### SOURCE DATA ###
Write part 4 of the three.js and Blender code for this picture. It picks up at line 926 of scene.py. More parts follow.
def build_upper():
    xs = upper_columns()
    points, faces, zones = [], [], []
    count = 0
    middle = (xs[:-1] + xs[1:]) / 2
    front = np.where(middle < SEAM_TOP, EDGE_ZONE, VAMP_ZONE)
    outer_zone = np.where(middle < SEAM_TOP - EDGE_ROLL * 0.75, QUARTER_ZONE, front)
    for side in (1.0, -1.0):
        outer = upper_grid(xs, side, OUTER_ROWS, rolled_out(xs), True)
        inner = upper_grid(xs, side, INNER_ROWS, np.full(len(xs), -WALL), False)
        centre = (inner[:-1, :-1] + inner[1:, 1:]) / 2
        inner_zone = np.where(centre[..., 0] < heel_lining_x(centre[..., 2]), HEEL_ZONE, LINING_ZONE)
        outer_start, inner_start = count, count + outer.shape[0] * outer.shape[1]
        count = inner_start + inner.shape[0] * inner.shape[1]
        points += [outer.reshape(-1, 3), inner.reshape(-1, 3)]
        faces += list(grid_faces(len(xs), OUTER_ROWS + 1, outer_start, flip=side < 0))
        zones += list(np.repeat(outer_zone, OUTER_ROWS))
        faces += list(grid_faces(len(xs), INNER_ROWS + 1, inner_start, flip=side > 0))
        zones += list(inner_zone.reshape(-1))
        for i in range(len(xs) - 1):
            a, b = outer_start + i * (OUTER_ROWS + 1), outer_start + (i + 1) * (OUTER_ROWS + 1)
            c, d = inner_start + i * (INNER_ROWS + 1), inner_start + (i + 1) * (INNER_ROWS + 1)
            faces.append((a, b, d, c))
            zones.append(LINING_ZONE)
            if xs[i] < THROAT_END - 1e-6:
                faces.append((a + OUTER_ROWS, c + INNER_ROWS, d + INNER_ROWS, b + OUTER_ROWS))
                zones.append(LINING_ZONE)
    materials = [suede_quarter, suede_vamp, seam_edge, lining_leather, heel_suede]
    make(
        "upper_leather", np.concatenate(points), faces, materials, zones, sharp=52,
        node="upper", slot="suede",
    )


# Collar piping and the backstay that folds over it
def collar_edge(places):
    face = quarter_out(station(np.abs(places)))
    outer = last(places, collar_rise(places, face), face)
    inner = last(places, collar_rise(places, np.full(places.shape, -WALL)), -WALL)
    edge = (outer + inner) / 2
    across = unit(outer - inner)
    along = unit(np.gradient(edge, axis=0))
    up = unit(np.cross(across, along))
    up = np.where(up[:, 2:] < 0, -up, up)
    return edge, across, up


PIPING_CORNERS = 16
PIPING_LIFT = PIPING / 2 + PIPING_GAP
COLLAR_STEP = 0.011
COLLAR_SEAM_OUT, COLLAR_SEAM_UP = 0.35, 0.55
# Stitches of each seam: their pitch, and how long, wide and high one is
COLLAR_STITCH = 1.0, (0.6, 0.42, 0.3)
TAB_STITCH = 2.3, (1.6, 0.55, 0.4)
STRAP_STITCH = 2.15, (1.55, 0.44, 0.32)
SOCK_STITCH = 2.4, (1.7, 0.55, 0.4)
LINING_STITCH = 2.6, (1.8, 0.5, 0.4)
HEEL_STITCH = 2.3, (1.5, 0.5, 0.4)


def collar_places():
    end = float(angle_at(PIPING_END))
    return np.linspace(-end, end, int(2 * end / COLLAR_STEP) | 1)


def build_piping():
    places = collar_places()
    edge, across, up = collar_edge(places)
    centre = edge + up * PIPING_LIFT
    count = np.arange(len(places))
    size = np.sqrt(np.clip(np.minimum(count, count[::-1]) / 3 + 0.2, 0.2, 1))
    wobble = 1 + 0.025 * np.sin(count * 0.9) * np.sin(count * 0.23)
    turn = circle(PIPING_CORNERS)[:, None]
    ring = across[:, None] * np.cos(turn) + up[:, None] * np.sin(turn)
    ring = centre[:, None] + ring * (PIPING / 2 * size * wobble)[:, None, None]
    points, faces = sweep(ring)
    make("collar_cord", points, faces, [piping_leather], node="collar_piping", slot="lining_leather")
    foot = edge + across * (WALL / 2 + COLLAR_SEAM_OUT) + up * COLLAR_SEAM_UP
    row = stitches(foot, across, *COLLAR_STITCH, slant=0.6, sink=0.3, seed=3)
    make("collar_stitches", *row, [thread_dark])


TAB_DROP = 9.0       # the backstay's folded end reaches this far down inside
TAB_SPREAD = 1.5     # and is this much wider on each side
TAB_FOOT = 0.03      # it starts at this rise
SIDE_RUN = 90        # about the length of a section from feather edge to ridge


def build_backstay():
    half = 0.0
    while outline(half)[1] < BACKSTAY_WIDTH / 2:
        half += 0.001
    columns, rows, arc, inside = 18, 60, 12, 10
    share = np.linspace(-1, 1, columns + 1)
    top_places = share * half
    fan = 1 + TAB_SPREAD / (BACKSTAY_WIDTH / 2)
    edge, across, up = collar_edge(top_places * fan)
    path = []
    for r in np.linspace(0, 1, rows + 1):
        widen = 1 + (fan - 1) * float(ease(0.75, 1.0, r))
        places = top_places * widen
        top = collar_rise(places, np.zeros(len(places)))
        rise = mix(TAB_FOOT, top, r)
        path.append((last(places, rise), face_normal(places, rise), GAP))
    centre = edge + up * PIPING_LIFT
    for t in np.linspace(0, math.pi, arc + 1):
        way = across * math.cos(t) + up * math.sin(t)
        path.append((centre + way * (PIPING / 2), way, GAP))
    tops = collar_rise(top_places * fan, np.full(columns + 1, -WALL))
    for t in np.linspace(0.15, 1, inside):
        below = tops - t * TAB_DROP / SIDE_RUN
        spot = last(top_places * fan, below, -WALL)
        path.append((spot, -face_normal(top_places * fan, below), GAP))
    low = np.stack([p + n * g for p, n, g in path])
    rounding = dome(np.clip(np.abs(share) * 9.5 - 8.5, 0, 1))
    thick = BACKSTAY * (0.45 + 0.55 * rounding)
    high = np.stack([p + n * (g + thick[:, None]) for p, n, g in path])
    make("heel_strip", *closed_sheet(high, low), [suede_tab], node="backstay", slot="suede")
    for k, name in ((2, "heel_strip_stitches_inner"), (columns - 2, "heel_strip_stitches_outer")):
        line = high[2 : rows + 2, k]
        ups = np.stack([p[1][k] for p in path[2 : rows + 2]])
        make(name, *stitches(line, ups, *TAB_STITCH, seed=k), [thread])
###
### SOURCE DATA ###
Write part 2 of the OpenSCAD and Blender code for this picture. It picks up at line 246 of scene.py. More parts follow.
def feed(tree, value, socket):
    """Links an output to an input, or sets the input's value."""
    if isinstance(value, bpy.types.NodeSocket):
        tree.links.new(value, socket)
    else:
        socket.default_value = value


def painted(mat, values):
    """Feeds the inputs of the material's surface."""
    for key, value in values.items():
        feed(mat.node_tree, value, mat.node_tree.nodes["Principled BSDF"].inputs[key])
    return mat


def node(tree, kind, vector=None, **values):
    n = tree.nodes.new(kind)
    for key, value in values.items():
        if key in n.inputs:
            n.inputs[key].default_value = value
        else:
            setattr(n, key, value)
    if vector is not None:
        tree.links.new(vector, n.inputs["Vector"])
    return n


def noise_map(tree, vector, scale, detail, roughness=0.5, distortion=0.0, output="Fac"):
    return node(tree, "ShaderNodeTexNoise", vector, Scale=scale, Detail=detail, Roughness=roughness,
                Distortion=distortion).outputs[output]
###
### SOURCE DATA ###
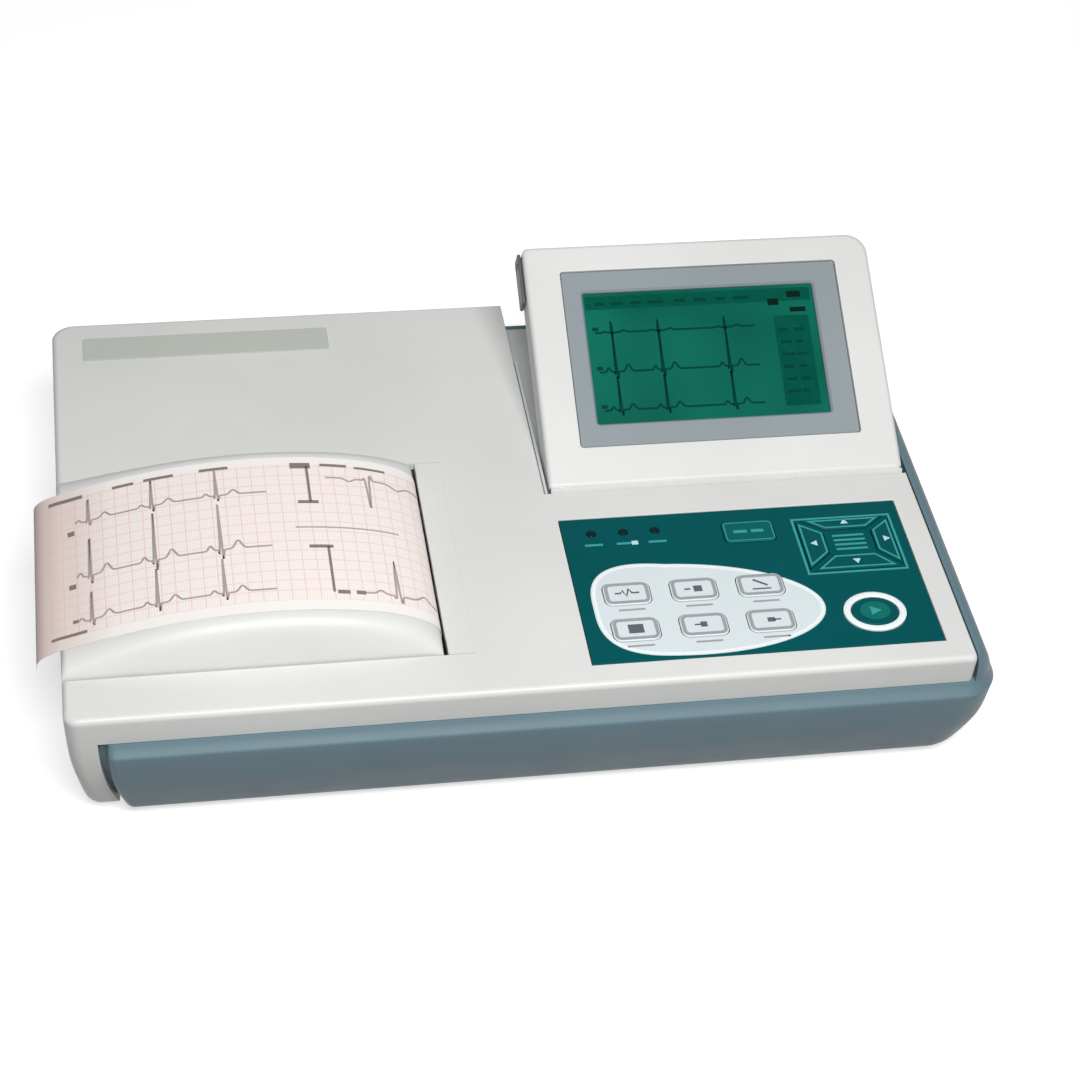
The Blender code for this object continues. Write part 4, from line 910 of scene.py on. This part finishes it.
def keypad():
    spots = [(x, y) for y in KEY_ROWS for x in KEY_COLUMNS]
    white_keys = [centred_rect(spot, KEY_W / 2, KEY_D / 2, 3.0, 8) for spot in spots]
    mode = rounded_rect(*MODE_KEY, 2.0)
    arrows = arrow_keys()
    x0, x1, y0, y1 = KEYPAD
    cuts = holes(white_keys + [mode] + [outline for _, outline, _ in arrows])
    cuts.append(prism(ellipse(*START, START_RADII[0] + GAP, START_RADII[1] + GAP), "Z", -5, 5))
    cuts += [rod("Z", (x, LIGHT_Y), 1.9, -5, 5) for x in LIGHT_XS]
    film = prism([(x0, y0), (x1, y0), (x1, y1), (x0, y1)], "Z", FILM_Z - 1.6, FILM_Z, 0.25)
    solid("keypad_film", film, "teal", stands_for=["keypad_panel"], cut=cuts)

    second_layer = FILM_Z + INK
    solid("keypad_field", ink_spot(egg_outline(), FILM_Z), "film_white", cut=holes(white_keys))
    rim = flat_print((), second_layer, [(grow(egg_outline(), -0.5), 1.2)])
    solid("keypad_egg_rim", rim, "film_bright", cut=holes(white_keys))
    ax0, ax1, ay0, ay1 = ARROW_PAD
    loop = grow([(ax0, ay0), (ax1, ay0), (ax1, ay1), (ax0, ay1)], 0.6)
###
- **SHORT EXERCISE**
Starting with the line that contains "The Blender code", repeat each line exactly, and stop once the line that contains "(ax0, ay1)], 0.6)" has been repeated.

- **FULL OUTPUT**
The Blender code for this object continues. Write part 4, from line 910 of scene.py on. This part finishes it.
def keypad():
    spots = [(x, y) for y in KEY_ROWS for x in KEY_COLUMNS]
    white_keys = [centred_rect(spot, KEY_W / 2, KEY_D / 2, 3.0, 8) for spot in spots]
    mode = rounded_rect(*MODE_KEY, 2.0)
    arrows = arrow_keys()
    x0, x1, y0, y1 = KEYPAD
    cuts = holes(white_keys + [mode] + [outline for _, outline, _ in arrows])
    cuts.append(prism(ellipse(*START, START_RADII[0] + GAP, START_RADII[1] + GAP), "Z", -5, 5))
    cuts += [rod("Z", (x, LIGHT_Y), 1.9, -5, 5) for x in LIGHT_XS]
    film = prism([(x0, y0), (x1, y0), (x1, y1), (x0, y1)], "Z", FILM_Z - 1.6, FILM_Z, 0.25)
    solid("keypad_film", film, "teal", stands_for=["keypad_panel"], cut=cuts)

    second_layer = FILM_Z + INK
    solid("keypad_field", ink_spot(egg_outline(), FILM_Z), "film_white", cut=holes(white_keys))
    rim = flat_print((), second_layer, [(grow(egg_outline(), -0.5), 1.2)])
    solid("keypad_egg_rim", rim, "film_bright", cut=holes(white_keys))
    ax0, ax1, ay0, ay1 = ARROW_PAD
    loop = grow([(ax0, ay0), (ax1, ay0), (ax1, ay1), (ax0, ay1)], 0.6)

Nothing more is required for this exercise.